While officers have undergone use-of-force and anti-bias training, "training continues to evolve," Acevedo said at the meeting.

"The expectations from the public changes, the law changes, the expectations of the courts change," he told the small crowd.

The interim police chief said he looks forward to showing the community new training procedures that he expects to roll out in the summer. He hopes to have members of the public watch how new officers are trained and even participate in the classes as a way of bringing accountability to his department. 

"At the end of the day, training is great and dandy, but if you have policies and you have training, you also have to have accountability," Acevedo said. "You have to hold people accountable for the policy and the training."

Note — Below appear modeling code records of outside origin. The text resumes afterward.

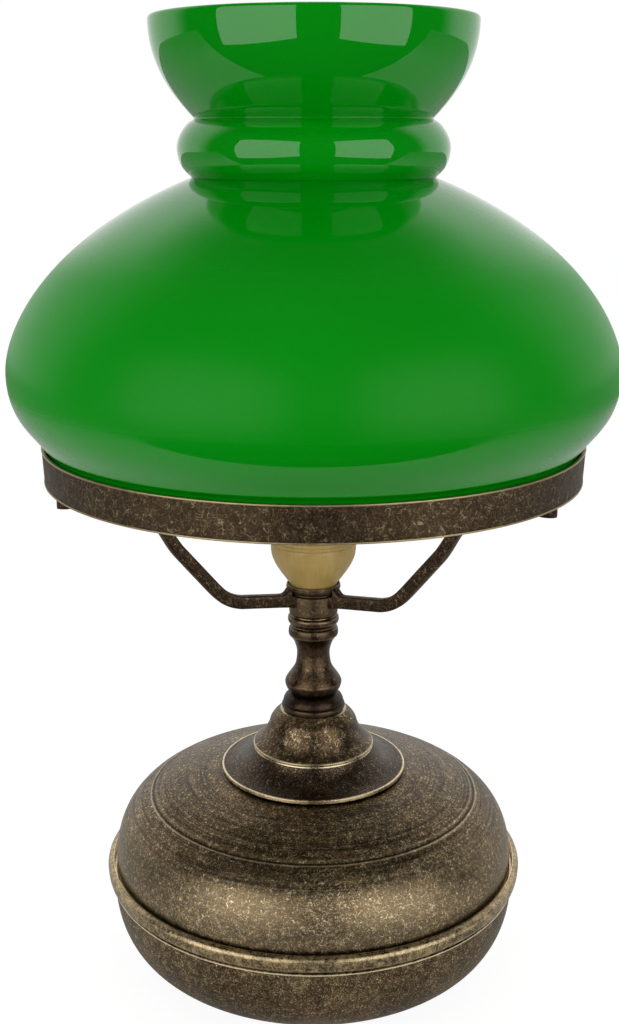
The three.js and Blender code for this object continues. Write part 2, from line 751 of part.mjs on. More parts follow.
// One lead: out of the terminal block, up to the tube, straight through it and into the holder's insert.
function leadPath(side) {
  const at = (x, spread, z) => new THREE.Vector3(x, side * spread, z);
  const entryX = terminal.offset - terminal.width / 2;
  const entryZ = deckZ + terminal.wire;
  const below = tubeBottomZ - 4;
  const above = tubeTopZ + 1;
  const inBlock = at(entryX + 5, lead.blockSpread, entryZ);
  const atBlock = at(entryX - 2, lead.blockSpread, entryZ);
  const underTube = at(0, lead.tubeSpread, below);
  const overTube = at(0, lead.tubeSpread, above);
  const underInsert = at(0, lead.holderSpread, bodyZ - 1);
  const path = new THREE.CurvePath();
  path.add(new THREE.LineCurve3(inBlock, atBlock));
  path.add(
    new THREE.CubicBezierCurve3(
      atBlock,
      at(0, lead.blockSpread, entryZ),
      at(0, lead.tubeSpread, below - 40),
      underTube,
    ),
  );
  path.add(new THREE.LineCurve3(underTube, overTube));
  path.add(
    new THREE.CubicBezierCurve3(
      overTube,
      at(0, lead.tubeSpread, above + 4),
      at(0, lead.holderSpread, bodyZ - 6),
      underInsert,
    ),
  );
  path.add(new THREE.LineCurve3(underInsert, at(0, lead.holderSpread, bodyZ + 5)));
  return path;
}

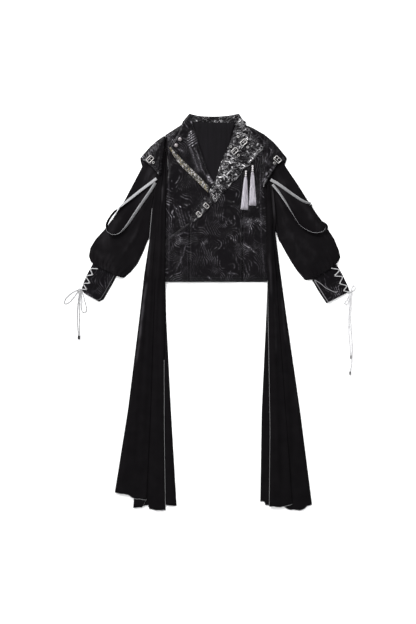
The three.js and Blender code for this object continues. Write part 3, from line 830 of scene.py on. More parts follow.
def ease(value):
    """0 below 0, 1 above 1, smooth between them."""
    value = min(1.0, max(0.0, value))
    return value * value * (3 - 2 * value)


def crease(x, y, line):
    """A crease's height at a point, soft at its ends: (x0, y0, x1, y1, width, height), in millimetres."""
    x0, y0, x1, y1, width, height = line
    px, py = x / MM - x0, y / MM - y0
    dx, dy = x1 - x0, y1 - y0
    share = (px * dx + py * dy) / (dx * dx + dy * dy)
    if not -0.15 < share < 1.15:
        return 0.0
    off = (px * dy - py * dx) / math.hypot(dx, dy)
    ends = ease((share + 0.15) / 0.4) * ease((1.15 - share) / 0.4)
    return height * MM * math.exp(-((off / width) ** 2)) * ends


def spots_value(x, y, spots):
    """Strongest of some soft round patches at a point: (x, y, radius, amount), in millimetres."""
    best = 0.0
    for cx, cy, radius, amount in spots:
        far = math.hypot(x / MM - cx, y / MM - cy) / radius
        best = max(best, amount * math.exp(-far * far))
    return best


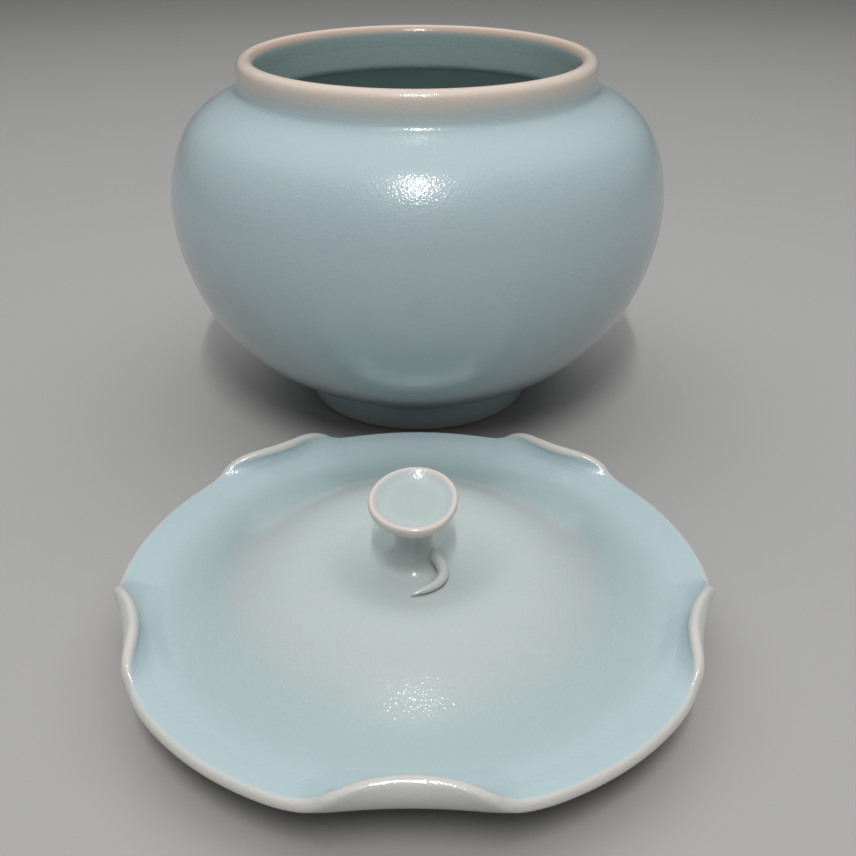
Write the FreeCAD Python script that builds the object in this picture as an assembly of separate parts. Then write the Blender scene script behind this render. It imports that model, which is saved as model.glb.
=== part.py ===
import FreeCAD, Part
import math
import os

from FreeCAD import Vector

# Porcelain go stone bowl with a lotus-leaf lid.
# Millimetres, +Z up. The origin is the centre of the foot, on the table.
# The bowl stands at the origin. The lid lies in front of it (towards -Y), right way up on its
# locating ring. Every clay piece that is joined on is a solid of its own.

# ---- driving dimensions: bowl ----
HEIGHT = 101.0
BELLY_D = 142.0
BELLY_Z = 59.5
# the wall's outside from foot to shoulder: (out from the belly's radius, up from the belly)
FLANK = [(-12.2, -34.0), (-3.2, -17.0), (0.0, 0.0), (-2.5, 16.3), (-8.0, 25.3), (-14.0, 29.6)]
MOUTH_D = 90.0
LIP_D = 100.0
LIP_H = 6.2
NECK_WALL_H = 0.5
NECK_FILLET = 3.6
NECK_TURN_DEG = 71.0
THROAT_H = 4.8
FOOT_D = 68.0
CREASE_D = 71.6
FOOT_H = 8.5
FOOT_BORE_D = 57.0
FOOT_RECESS = 6.0
WALL = 4.2
# where along the outside the wall's thickness is set off
WALL_AT = (0.12, 0.26, 0.42, 0.58, 0.72, 0.84, 0.92, 0.98)
FLOOR = 5.0
EDGE_R = 0.8

# ---- driving dimensions: lid ----
LID_D = 130.0
FOLDS = 5
FIRST_FOLD_DEG = 54.0
FOLD_HALF_DEG = 14.5
LEAF_HALF_T = 2.1
BRIM_HALF_T = 1.6
BRIM_TIP = 1.4 * BRIM_HALF_T
RING_D = 88.4
RING_WALL = 3.6
RING_DEPTH = 7.0
RING_TENON = 1.6
TENON_TAPER = 0.7
PLUG_D = 14.0
PLUG_LOW = 6.3
PLUG_TOP = 10.5
STALK_D = 8.0
STALK_EXTRA = 2.0
DISH_D = 19.0
DISH_ROOT_D = 11.2
DISH_Z = 22.6
DISH_H = 5.2
DISH_DEEP = 1.9
DISH_RIM_W = 1.7
DISH_RIM_H = 0.9
DISH_TILT_DEG = 12.0
CURL_D = 2.6
CURL_TAPER = 0.45
CURL_BUD_R = 0.94
CURL_PATH = [(2.6, -0.6, 14.0), (5.6, -3.4, 12.6), (6.2, -7.4, 12.3), (4.0, -10.8, 12.5), (0.8, -12.2, 12.8)]

# ---- where the lid lies: its seat plane over the table, and its axis in front of the bowl ----
LID_AT = Vector(0, -120.5, RING_DEPTH)

ORIGIN = Vector(0, 0, 0)
AXIS = Vector(0, 0, 1)


def point(r, z):
    """A point of a profile in the XZ plane."""
    return Vector(r, 0, z)


def line(a, b):
    return Part.LineSegment(a, b).toShape()


def arc(a, middle, b):
    return Part.Arc(a, middle, b).toShape()


def spline(points, start=None, end=None):
    """A smooth curve through the points, with its end directions if they are given."""
    curve = Part.BSplineCurve()
    if start is None:
        curve.interpolate(points)
    else:
        curve.interpolate(Points=points, InitialTangent=start, FinalTangent=end)
    return curve


def turned(edges):
    """The solid of revolution of a closed profile about the Z axis."""
    face = Part.Face(Part.Wire(Part.__sortEdges__(edges)))
    return face.revolve(ORIGIN, AXIS, 360)


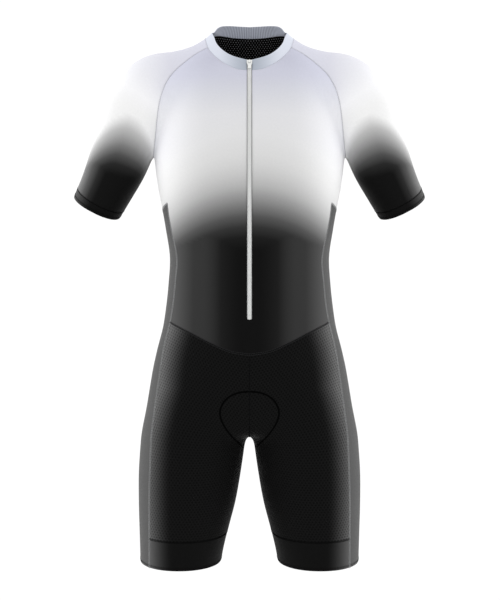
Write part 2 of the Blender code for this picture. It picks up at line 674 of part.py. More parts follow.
# Sleeves, side panels and legs
arm_pace = np.linalg.norm(arm_frame(HEM_STATION)[0] - arm_frame(HEM_STATION - 1)[0])
CUFF_STATION = HEM_STATION - SLEEVE_BAND / arm_pace
SLEEVE = sleeve(CUFF_STATION)
SLEEVE_HEM = around_arm(HEM_STATION, -1, 1, 2 * SLEEVE_COLUMNS)
SLEEVE_BAND_GRID = strip(SLEEVE[0], SLEEVE_HEM, 1)
LEG_BAND = leg_band()
LEG_FRONT = leg_front()
LEG_BACK = leg_back()
SIDE = side_panel(LEG_BAND)
for side, placed in (("left", np.array), ("right", mirrored)):
    cloth(f"sleeve_{side}", [placed(SLEEVE)], WHITE_KNIT)
    cloth(f"sleeve_band_{side}", [placed(SLEEVE_BAND_GRID)], BLACK_BAND)
    cloth(f"side_panel_{side}", [placed(SIDE)], GREY_KNIT)
    cloth(f"leg_front_{side}", [placed(LEG_FRONT)], BLACK_KNIT)
    cloth(f"leg_back_{side}", [placed(LEG_BACK)], BLACK_KNIT)
    cloth(f"leg_band_{side}", [placed(LEG_BAND)], BLACK_BAND)

# Zip: the tape lies behind the cloth and the closed chain stands in the slot between its edges.
cloth("zip_tape", [zip_strip(TAPE_WIDTH, ZIP_BOTTOM - TAPE_BELOW)], ZIP_TAPE, TAPE_WALL,
      lift=-(WALL + STACK_GAP))
cloth("zip_chain", [zip_strip(CHAIN_WIDTH, ZIP_BOTTOM + SEAM_GAP)], ZIP_PLASTIC,
      CHAIN_PROUD + WALL, lift=CHAIN_PROUD)

# Slider, fixed at the top of the zip, and the pull that hinges on its bridge
plate = add("zip_slider", prism(rounded(SLIDER_OUTLINE, 0.9), *SLIDER_LEVELS, axis=1), ZIP_METAL,
            SUIT)
bridge = add("zip_bridge", prism(BRIDGE_OUTLINE, -BRIDGE_WIDTH / 2, BRIDGE_WIDTH / 2, axis=0),
             ZIP_METAL, CUTTERS)
boolean(plate, bridge, "UNION")
half = PULL_THICKNESS / 2
pull = add("zip_pull", prism(rounded(PULL_OUTLINE, 1.6), -half, half, axis=1), ZIP_METAL, SUIT)
window = add("zip_pull_window", prism(rounded(WINDOW_OUTLINE, 0.5), -2 * half, 2 * half, axis=1),
             ZIP_METAL, CUTTERS)
boolean(pull, window, "DIFFERENCE")
out = np.array((0, -np.cos(SLIDER_TILT), -np.sin(SLIDER_TILT)))
for pieces, place in (
    ((plate, bridge), SLIDER_PLACE),
    ((pull, window), SLIDER_PLACE + HINGE_OUT * out),
):
    for piece in pieces:
        piece.location = MM * place
        piece.rotation_euler.x = SLIDER_TILT

# Pad in the seat, behind the cloth of the legs
cloth("seat_pad", [seat_pad()], PAD_FOAM, PAD_THICKNESS, lift=-(WALL + PAD_BEHIND))
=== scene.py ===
"""Triathlon suit with raglan sleeves and a short front zip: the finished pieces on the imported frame.

The front of the suit faces -Y, the wearer's left is +X and up is +Z. Sizes are in millimetres until
a mesh is made, and the meshes are in metres.
"""

import bpy
import numpy as np
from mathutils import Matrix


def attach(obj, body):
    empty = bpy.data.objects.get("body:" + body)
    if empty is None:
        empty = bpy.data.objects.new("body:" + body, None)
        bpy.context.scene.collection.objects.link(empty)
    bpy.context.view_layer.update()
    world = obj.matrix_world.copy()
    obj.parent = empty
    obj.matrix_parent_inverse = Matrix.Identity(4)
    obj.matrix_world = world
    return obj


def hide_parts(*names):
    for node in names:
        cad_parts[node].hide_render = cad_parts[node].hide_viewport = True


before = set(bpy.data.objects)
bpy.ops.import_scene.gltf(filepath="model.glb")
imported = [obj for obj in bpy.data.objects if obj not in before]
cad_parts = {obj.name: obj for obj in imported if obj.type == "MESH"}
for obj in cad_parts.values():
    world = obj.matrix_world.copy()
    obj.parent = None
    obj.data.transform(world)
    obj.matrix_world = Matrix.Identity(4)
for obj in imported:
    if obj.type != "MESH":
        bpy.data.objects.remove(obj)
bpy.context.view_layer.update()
MM = 0.001


# Camera and light
# The suit stands out against white, level with the camera. Two tall soft boxes beside it, a little
# behind, light its sides, and the white room fills the front softly.

CAMERA_PLACE = (0.0009, -2.6, -0.443)
SENSOR = 36.0
LENS = 89.14

camera = bpy.data.objects.new("camera", bpy.data.cameras.new("camera"))
camera.location = CAMERA_PLACE
camera.rotation_euler = (np.pi / 2, 0, 0)
camera.data.sensor_fit = "VERTICAL"
camera.data.sensor_height = SENSOR
camera.data.sensor_width = SENSOR
camera.data.lens = LENS
bpy.context.scene.collection.objects.link(camera)
bpy.context.scene.camera = camera
bpy.context.scene.view_settings.view_transform = "Standard"


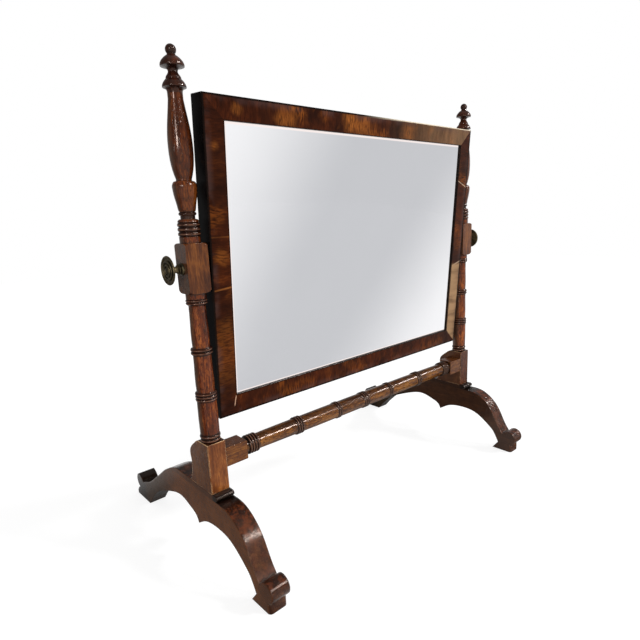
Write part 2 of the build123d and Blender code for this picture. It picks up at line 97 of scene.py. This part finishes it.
# Wood: the two tones of faces that look sideways or up. Where they are darker than the wood, as on
# the blocks, the pivot blocks, the right foot and all the tops, they are painted shade
BLOCK_SHADED_SIDE = (tone(62, 37, 22), tone(82, 52, 31))
FOOT_SIDE = (tone(82, 46, 20), tone(104, 61, 30))
RIGHT_FOOT_SHADED_SIDE = (tone(38, 20, 9), tone(50, 28, 13))
POST_SHADED_SIDE = (tone(52, 42, 34), tone(66, 52, 40))
BLOCK_SHADED_TOP = (tone(16, 8, 6), tone(34, 18, 12))
RAIL_SHADED_TOP = (tone(40, 20, 9), tone(74, 42, 17))
LEG_SHADED_TOP = (tone(30, 10, 5), tone(92, 42, 18))
# Wood: stains; dirt and painted shade in grooves and rings; near black on the step as painted
# shade; painted highlight on ring crests and on worn block edges
NEAR_BLACK = tone(12, 8, 7)
GREENISH = tone(34, 26, 12)
DEEP_BROWN = tone(48, 24, 10)
SQUARE_END = tone(92, 46, 20)
GROOVE_DIRT_AND_SHADE = tone(10, 5, 3)
RING_DIRT_AND_SHADE = tone(26, 11, 7)
CREST_HIGHLIGHT_TONE = tone(134, 92, 70)
BLOCK_EDGE_WEAR_AND_HIGHLIGHT = tone(226, 184, 136)
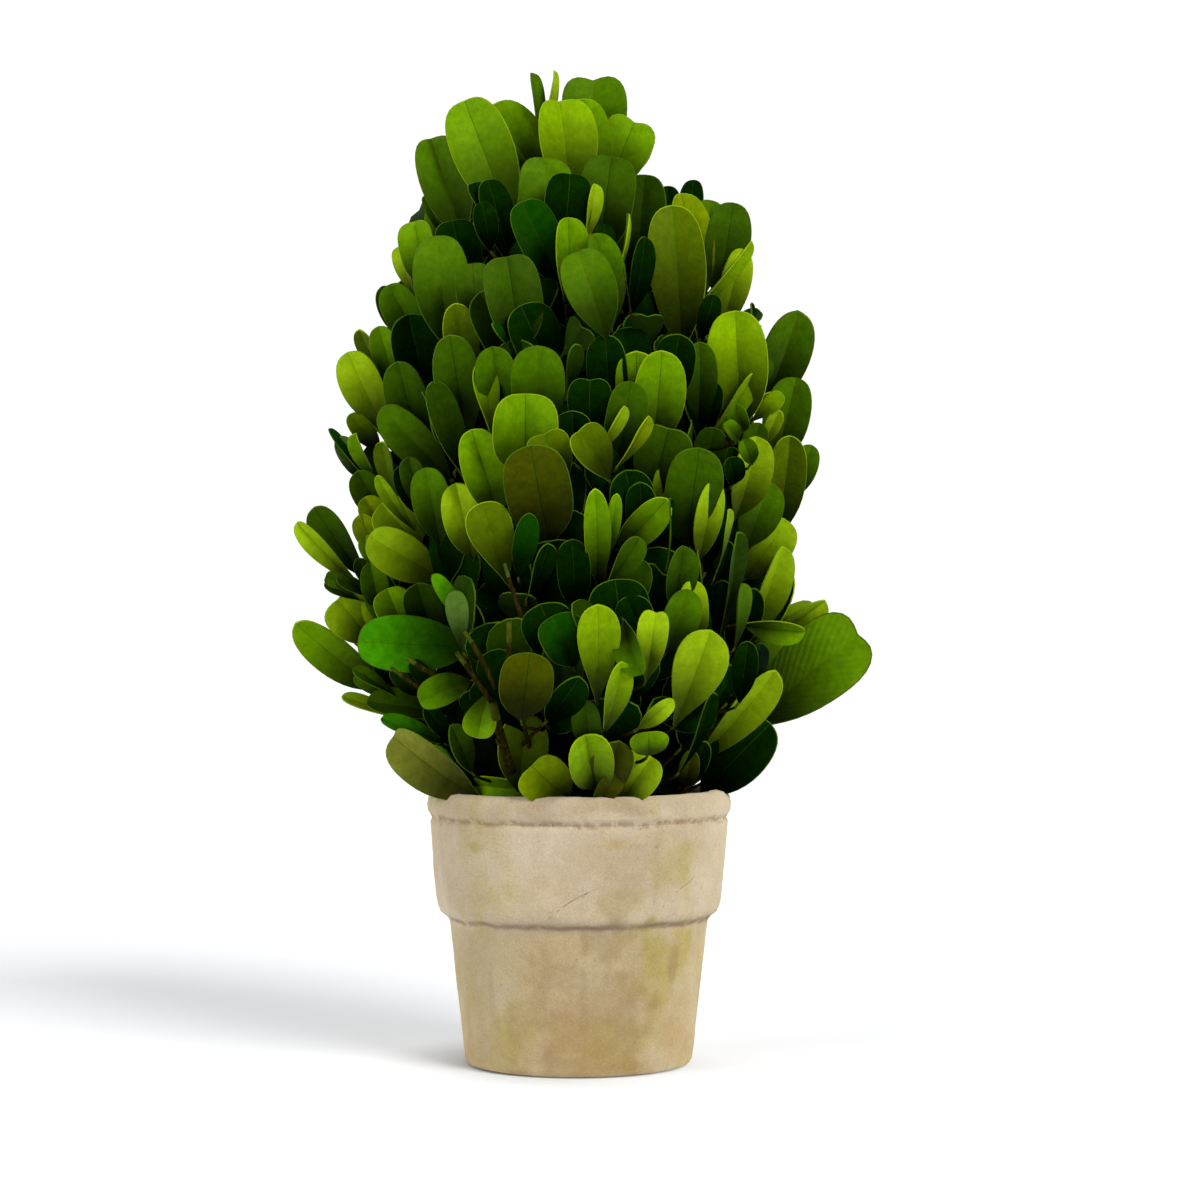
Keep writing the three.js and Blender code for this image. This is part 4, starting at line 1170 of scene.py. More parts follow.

According to Aurora's top cop, having the public present at officer training classes would allow people "to see the perspective from the other side of the cop car, the other side of the badge."

Acevedo — who was chief of police in Austin and Houston as well as Miami and worked for the California Highway Patrol — said he's done this kind of training demonstration before "and it was wildly successful and popular in other cities." 

Interim Aurora Fire Chief Alec Oughton told those at the May 2 meeting that the most important part of the consent decree is "understanding implicit bias," which is the idea that some prejudice occurs automatically.

"It's important to understand the policies are being rewritten, that the training is being rewritten," added Jeff Schlanger, who is the lead monitor ensuring that the city follows through on the decree. "There has been training all along in these areas."

AG Weiser, who worked with Aurora on the consent decree, confirmed that the city is writing new polices and making progress, while acknowledging that the process is "going less quickly" than some might like.

"I do want to underscore there has been progress and there's work to do," Weiser said. "Community members need to be heard from. We need your voices. We need your eyes and ears, and we appreciate your commitment."